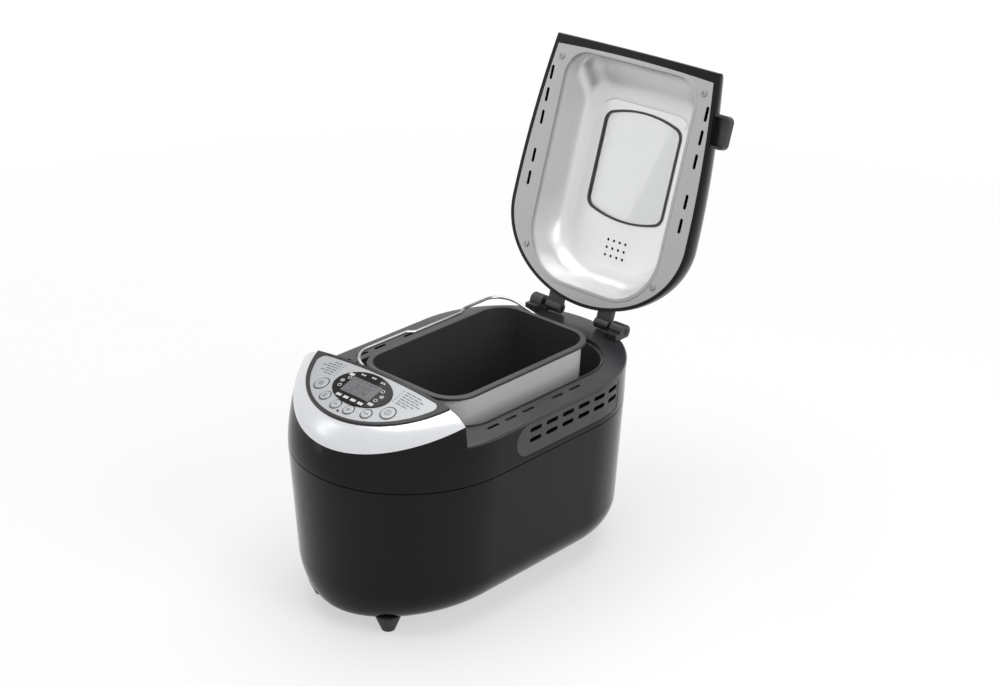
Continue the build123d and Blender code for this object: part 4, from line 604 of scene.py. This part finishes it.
def mix_shaders(tree, factor, first, second, output):
    """Send a mix of two shaders to an output node; a factor of 1 takes the second one alone."""
    node = tree.nodes.new("ShaderNodeMixShader")
    tree.links.new(factor, node.inputs["Fac"])
    tree.links.new(first, node.inputs[1])
    tree.links.new(second, node.inputs[2])
    tree.links.new(node.outputs["Shader"], output.inputs["Surface"])


WHITE = (1.0, 1.0, 1.0, 1.0)
SKY = (0.97, 0.98, 1.0, 1.0)
SKY_STRENGTH = 0.35      # what the world sends as soft light
world = bpy.data.worlds.new("studio")
scene.world = world
world.use_nodes = True
tree = world.node_tree
soft = tree.nodes["Background"]
soft.inputs["Color"].default_value = SKY
soft.inputs["Strength"].default_value = SKY_STRENGTH
clear = tree.nodes.new("ShaderNodeBackground")
clear.inputs["Color"].default_value = WHITE
clear.inputs["Strength"].default_value = 1.0
mix_shaders(tree, seen_directly(tree), soft.outputs["Background"], clear.outputs["Background"],
            tree.nodes["World Output"])
print("world", SKY_STRENGTH)

# %% [markdown]
# Paper in a bright studio runs out to pure white, but near the machine it has to take the shadow. So a share of the
# floor's white is its own light, seen only directly. The share is about half beside the machine and rises to all of it
# further out.

# %% The floor's own white
NEAR_GLOW = 0.55         # how much of the floor's white is its own close to the machine; the rest takes the shadow
NEAR, FAR = 0.35, 1.4    # the distances from the middle between which that share rises to all of it
tree = M["floor_white"].node_tree
glow = tree.nodes.new("ShaderNodeEmission")
glow.inputs["Color"].default_value = WHITE
share = tree.nodes.new("ShaderNodeMath")
share.operation = "MULTIPLY"
tree.links.new(seen_directly(tree), share.inputs[0])
tree.links.new(ramp(tree, place_measure(tree, "LENGTH"), NEAR, FAR, NEAR_GLOW, 1.0), share.inputs[1])
mix_shaders(tree, share.outputs["Value"], tree.nodes["Principled BSDF"].outputs["BSDF"], glow.outputs["Emission"],
            tree.nodes["Material Output"])
scene.view_settings.view_transform = "Standard"
scene.view_settings.exposure = 0.0
print("floor glow", NEAR_GLOW, "to 1.0, view", scene.view_settings.view_transform)

# %% [markdown]
# Last, I bring the scene up to date.

# %% Bring the scene up to date
bpy.context.view_layer.update()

# What you will do
Please write out the material word for word from its first line through the line holding "# further out.", including both, and no line past it.

# Task response
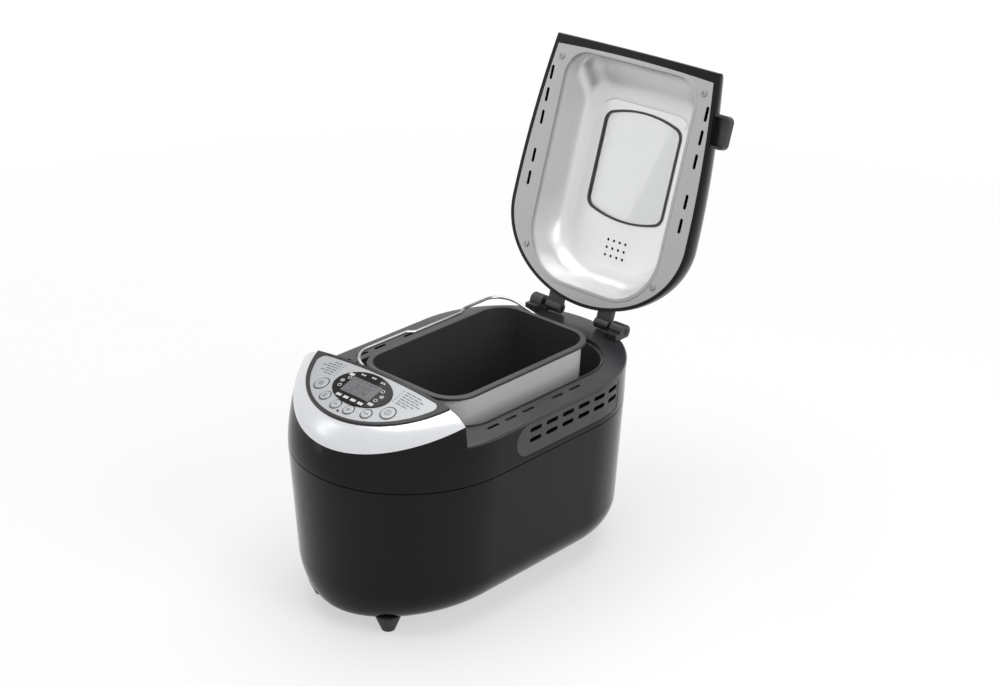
Continue the build123d and Blender code for this object: part 4, from line 604 of scene.py. This part finishes it.
def mix_shaders(tree, factor, first, second, output):
    """Send a mix of two shaders to an output node; a factor of 1 takes the second one alone."""
    node = tree.nodes.new("ShaderNodeMixShader")
    tree.links.new(factor, node.inputs["Fac"])
    tree.links.new(first, node.inputs[1])
    tree.links.new(second, node.inputs[2])
    tree.links.new(node.outputs["Shader"], output.inputs["Surface"])


WHITE = (1.0, 1.0, 1.0, 1.0)
SKY = (0.97, 0.98, 1.0, 1.0)
SKY_STRENGTH = 0.35      # what the world sends as soft light
world = bpy.data.worlds.new("studio")
scene.world = world
world.use_nodes = True
tree = world.node_tree
soft = tree.nodes["Background"]
soft.inputs["Color"].default_value = SKY
soft.inputs["Strength"].default_value = SKY_STRENGTH
clear = tree.nodes.new("ShaderNodeBackground")
clear.inputs["Color"].default_value = WHITE
clear.inputs["Strength"].default_value = 1.0
mix_shaders(tree, seen_directly(tree), soft.outputs["Background"], clear.outputs["Background"],
            tree.nodes["World Output"])
print("world", SKY_STRENGTH)

# %% [markdown]
# Paper in a bright studio runs out to pure white, but near the machine it has to take the shadow. So a share of the
# floor's white is its own light, seen only directly. The share is about half beside the machine and rises to all of it
# further out.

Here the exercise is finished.